By renewing the hunting partnership with my birds, I can continue non-hunting activities with my hawks. If they were not regularly hunted, our raptors would become discouraged. My strong partnership with them would begin to erode. They would depend less upon me to fulfill my role as a disturbance to scare up game. They would begin ranging farther and farther from me when I flew them. They would cease flying to students that they saw only for one class. I do not want this to happen with my birds. Each is to me an individual I prize beyond monetary worth. My plan to keep my birds working with me throughout their lives requires a great deal of time and effort expended in their favorite activity—hunting.
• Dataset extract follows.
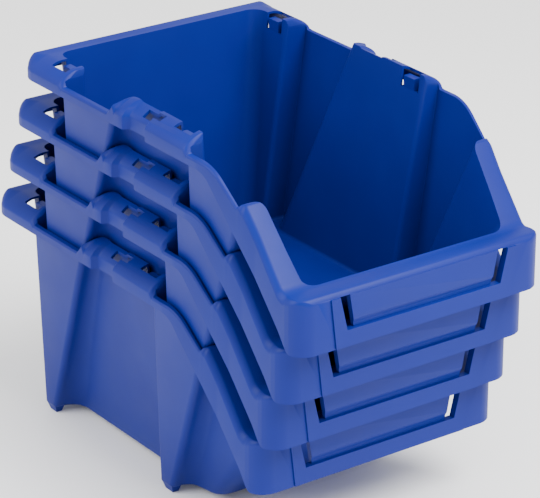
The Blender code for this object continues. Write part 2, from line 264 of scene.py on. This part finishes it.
def inset(corners, distance, closed, last_distance=None):
    """The (x, y, radius) corners with every edge moved to its left, arcs kept concentric."""
    count = len(corners)
    moved = []
    for i, (x, y, radius) in enumerate(corners):
        here = Vector((x, y))
        lines = []
        for a, b, edge in ((i - 1, i, i - 1), (i, i + 1, i)):
            if not closed and (a < 0 or b >= count):
                continue
            along = (Vector(corners[b % count][:2]) - Vector(corners[a % count][:2])).normalized()
            left = Vector((-along.y, along.x))
            is_last = closed and edge % count == count - 1
            gap = last_distance if is_last and last_distance is not None else distance
            lines.append((here + left * gap, along))
        if len(lines) == 1:
            moved.append((lines[0][0].x, lines[0][0].y, 0.0))
            continue
        (p, u), (q, v) = lines
        cross = u.cross(v)
        spot = p + u * ((q - p).cross(v)) / cross
        new_radius = radius - distance if cross > 0 else radius + distance
        moved.append((spot.x, spot.y, max(new_radius, LEAST_ROUND) if radius > 0 else 0.0))
    return moved


def at_height(pair, z):
    top, low = pair
    return low + (top - low) * (z - FLOOR_UNDER) / (RIM_LOW - FLOOR_UNDER)


def tub_corners(z):
    """The tub's plan at height z as (x, y, radius) corners, anticlockwise from the front right."""
    pillar, panel = at_height(PILLAR_X, z), at_height(PANEL_X, z)
    corner, cheek = at_height(CORNER_X, z), at_height(CHEEK_X, z)
    front_start = at_height(FRONT_PILLAR_FRONT_Y, z)
    front_end = at_height(FRONT_PILLAR_BACK_Y, z)
    rear_start = at_height(REAR_PILLAR_FRONT_Y, z)
    rear_end = at_height(REAR_PILLAR_BACK_Y, z)
    right = [
        (at_height(FRONT_CORNER_X, z), at_height(FRONT_Y, z), CORNER_ROUND),
        (cheek, front_start, at_height(CHEEK_FILLET, z)),
        (pillar, front_start, PILLAR_FRONT_ROUND),
        (pillar, front_end, PILLAR_ROUND),
        (panel, front_end, PILLAR_ROUND),
        (panel, rear_start, at_height(PANEL_FILLET, z)),
        (pillar, rear_start, PILLAR_FRONT_ROUND),
        (pillar, rear_end, PILLAR_ROUND),
        (corner, rear_end, PILLAR_ROUND),
        (corner, at_height(BACK_Y, z), CORNER_ROUND),
    ]
    return right + [(-x, y, radius) for x, y, radius in reversed(right)]


def tub_loop(z, depth):
    corners = tub_corners(z)
    if depth > 0:
        corners = inset(corners, depth, True, depth * FRONT_WALL / WALL)
    return [Vector((p.x, p.y, z)) for p in rounded(corners, ARC_STEPS, True)]


def loft(loops):
    """A closed solid through loops with the same number of points, split so that it mirrors."""
    builder = bmesh.new()
    rings = [[builder.verts.new(point) for point in loop] for loop in loops]
    for low, high in zip(rings, rings[1:]):
        for i in range(len(low)):
            j = (i + 1) % len(low)
            if low[i].co.x + low[j].co.x > 0:
                builder.faces.new((low[i], low[j], high[j]))
                builder.faces.new((low[i], high[j], high[i]))
            else:
                builder.faces.new((low[i], low[j], high[i]))
                builder.faces.new((low[j], high[j], high[i]))
    builder.faces.new(rings[0])
    builder.faces.new(rings[-1])
    return builder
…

When I became a licensed falconer, I didn’t always know where our life with raptors would lead. Our contact with people curious about falconry grew so much that the best way to manage the demand for information became the establishment of a falconry school. Having a place where non-falconers could learn about hawks and falcons has led to some unexpected and treasured lessons—for me as well as for my students. Because of the school, we have come into possession of a number of Harris’ hawks. I have, consequently, been taught a lot I did not know about these hawks beyond the partnership they share with me. To say I was surprised one day at finding my Harris’s had instituted their own system of contracts with my students is an understatement.
I was explaining to my students about how the partnership with a hawk is developed and maintained. “I never blow the whistle without having food ready for the hawk, or without having the lure garnished with food for the falcon. I may thump upon my glove with my ungloved hand, or give a chirp with my lips. I do this to call my hawk to my hand from his perch or to summon him closer during a hunt. He does not expect to find food waiting for him at the thump on the glove. My bird realizes these signals are different than the whistle to return to me. If the whistle had sounded, I would have had food on the glove. Because the falcon on high is beyond earshot of the whistle, the same is true of the lure. It always carries a tidbit when I swing it.”
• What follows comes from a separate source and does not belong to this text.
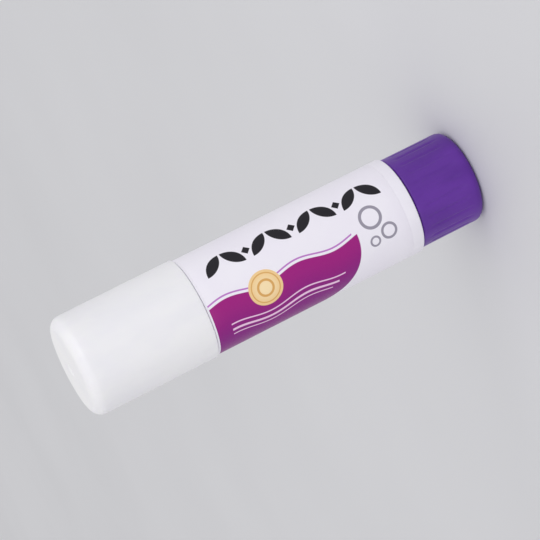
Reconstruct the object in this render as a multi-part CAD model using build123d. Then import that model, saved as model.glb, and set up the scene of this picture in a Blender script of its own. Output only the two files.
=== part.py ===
from build123d import *
import os
from math import atan, ceil, cos, degrees, floor, pi, radians, sin, sqrt

# Twist-up glue stick, closed and standing on its twist knob. The stick's axis is Z, the
# knob's base is at height 0 and the middle of the print faces -Y.
# All sizes are in millimetres.

# Overall sizes
stick_length = 84.0
body_diameter = 19.4
cap_length = 25.5

# Running and seating clearances
running_clearance = 0.08
knob_gap = 0.3
thrust_gap = 0.15
seat_gap = 0.1
moulded_gap = 0.05
press_gap = 0.02
cut_overrun = 1.0

# Facets that a rounded corner is drawn with
corner_steps = 3

# Cap
cap_wall = 0.95
cap_end_wall = 1.3
cap_corner = 2.2
cap_lead_in = 0.3
cap_gate_diameter = 2.4
cap_gate_depth = 0.35

# Barrel
neck_length = 8.0
neck_step = 0.95
neck_wall = 0.75
neck_edge = 0.2
snap_bead_height = 0.22
snap_bead_width = 1.2
snap_bead_place = 3.0
snap_groove_depth = 0.12
barrel_floor = 1.6

# Wrap label, flush in a shallow recess of the barrel
label_thickness = 0.12
label_glue_line = 0.02
label_bare_rim = 2.4
label_lip = 0.4
label_seam_width = 0.3
label_seam_angle = 90.0

# Guide ribs along the bore, which keep the carrier and the glue from turning
guide_rib_count = 4
guide_rib_height = 0.45
guide_rib_width = 0.9
guide_rib_clearance = 0.15
guide_rib_stop = 1.2
guide_rib_angle = 45.0

# Twist knob
knob_diameter = 18.4
knob_length = 13.6
knob_wall = 1.3
knob_base = 1.6
knob_corner = 1.6
knob_foot_width = 3.0
knob_dish = 0.35
knob_web_count = 4
knob_web_thickness = 0.9
knob_web_drop = 3.0
flute_count = 24
flute_depth = 0.2
flute_side = 0.6
flute_margin = 1.6
hub_step = 1.0
snap_head_catch = 0.55
snap_head_height = 1.25
snap_head_land = 0.5

# Socket of the knob and the square root of the lead screw pressed into it
root_side = 4.6
root_length = 11.0
socket_wall = 0.75
socket_relief = 0.4
root_chamfer = 0.4

# Lead screw, whose thread stands in ledges on two opposite sides
lead = 5.0
ledges_per_turn = 2
screw_core_radius = 2.2
thread_height = 1.1
thread_root_width = 2.2
thread_crest_width = 1.2
thread_root_sink = 0.3
screw_ledge_sweep = 84.0
collar_height = 1.1
collar_inset = 0.2
thread_start_gap = 0.4
screw_tip_chamfer = 0.6

# Carrier with its nut thread
carrier_clearance = 0.1
carrier_gap = 0.4
carrier_wall = 0.8
carrier_floor = 1.2
carrier_skirt = 2.0
carrier_cup = 5.8
carrier_lip = 1.2
carrier_relief = 0.2
nut_wall = 1.1
nut_root_width = 1.9
nut_crest_width = 1.1
nut_ledge_sweep = 120.0
nut_ledge_count = 2
nut_radial_clearance = 0.2

# Glue
glue_clearance = 0.15
glue_recess = 2.4
glue_edge = 0.6
glue_tip = 2.9
core_clearance = 0.25
core_headroom = 0.6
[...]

This is how I read the body language of the hawk, I told them. “I know my hawk is responsive to me when he lands and turns to face me. If I don’t see that behavior, I know I have a bird who is not responsive. One reason for this might be I have misjudged his flying weight and released him when he was actually overweight. Then, I call him down.” I made it plain to the students that the bird doesn’t return to the glove to collect a reward for good behavior, but comes instead because I am the “safe place” he trusts, and I present an easy opportunity for food. The raptor at flying weight will therefore return to me to collect the tidbit he sees as already being his. His instinct prompts him to do so. When we are in the field, a call to the glove holds little draw for a hawk eager to maintain a high position for watching the action, so I switch to calling him in with the lure. Our strong hunting partnership is what makes it all work. I had never given a thought as to what the hawks expected from my students until that day.
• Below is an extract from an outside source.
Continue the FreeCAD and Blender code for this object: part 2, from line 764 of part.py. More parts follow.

After my preliminary instruction, we started flying the hawk. After one of the gentlemen had had the hawk fly to him several times, he extended his gloved hand and said, “I bet he will come for no food at all.” The male Harris’s flying that day was Scout, and he was swift. My exclamation to the student to drop his hand before my bird landed came too late. Scout paused just a split second, looked down at the glove empty of the tidbit he had been expecting, and in a flash took wing again up to the barn roof.
“You should not have done that,” I admonished. “You broke the contract. I doubt this bird will come back to you.”
My Harris’s hawks know that when we are standing about with a group of students, we are not on a hunt. Prior to this moment, I had not given this much thought. I assumed my hawks would fly to my students because I ensured that my hawks hunted often enough to maintain their partnership with me. I was wrong. The Harris’s hawks already had everything scoped out. When I think I know it all, they show me something new.
When the man made his move and Scout reacted to it, it occurred to me that perhaps my hawks had a second contract that only applied to students. My students were not hunting partners; therefore, the “contract” with them meant that they darn well better have a tidbit ready on the glove whenever they extend an arm. Suddenly I knew what Scout’s reaction would be before he completed the flight to the barn roof. He landed and then, sure enough, turned his back to the offending student. He afterwards returned to the three other students on their turns, but shunned the man who had broken the “gentleman’s agreement.”
I should have expected this. In the wild, Harris’s hawks have a complex social order that requires working in multiple relationships. It is very easy for the falconer with his hawk to practice something routine and never intend for the motion to become imbedded in the raptor’s consciousness. How the raptor reads and responds to our unconscious but repeated physical actions is often a surprise to the falconer. Sometimes the unexpected cue can be nothing more than a sound. When I started out with Injun, I had a tidbit case with a Velcro closure. One evening at a conservation presentation, a young girl at the back of the audience was using a notebook known as a trapper-keeper. Each time the girl opened the notebook, the scratchy sound of Velcro opening was heard. Each time Injun became sharp set, expecting a food opportunity.
Having strangers in the flight area has become a new signal to my hawks here at the school. A new situation has been set up, and they have risen to the occasion. They, in effect, whip out that “contract” about students alwayshaving food on an extended glove. The hunting drive of these keen predators must be satisfied on a regular basis (by me), but obviously Harris’s are able to concoct, with more complexity than I had expected, new partnerships. Clearly, not only do my Harris’s hawks understand terms of agreement as well as or better than a successful attorney, they also write additional contracts to fit new situations that arise.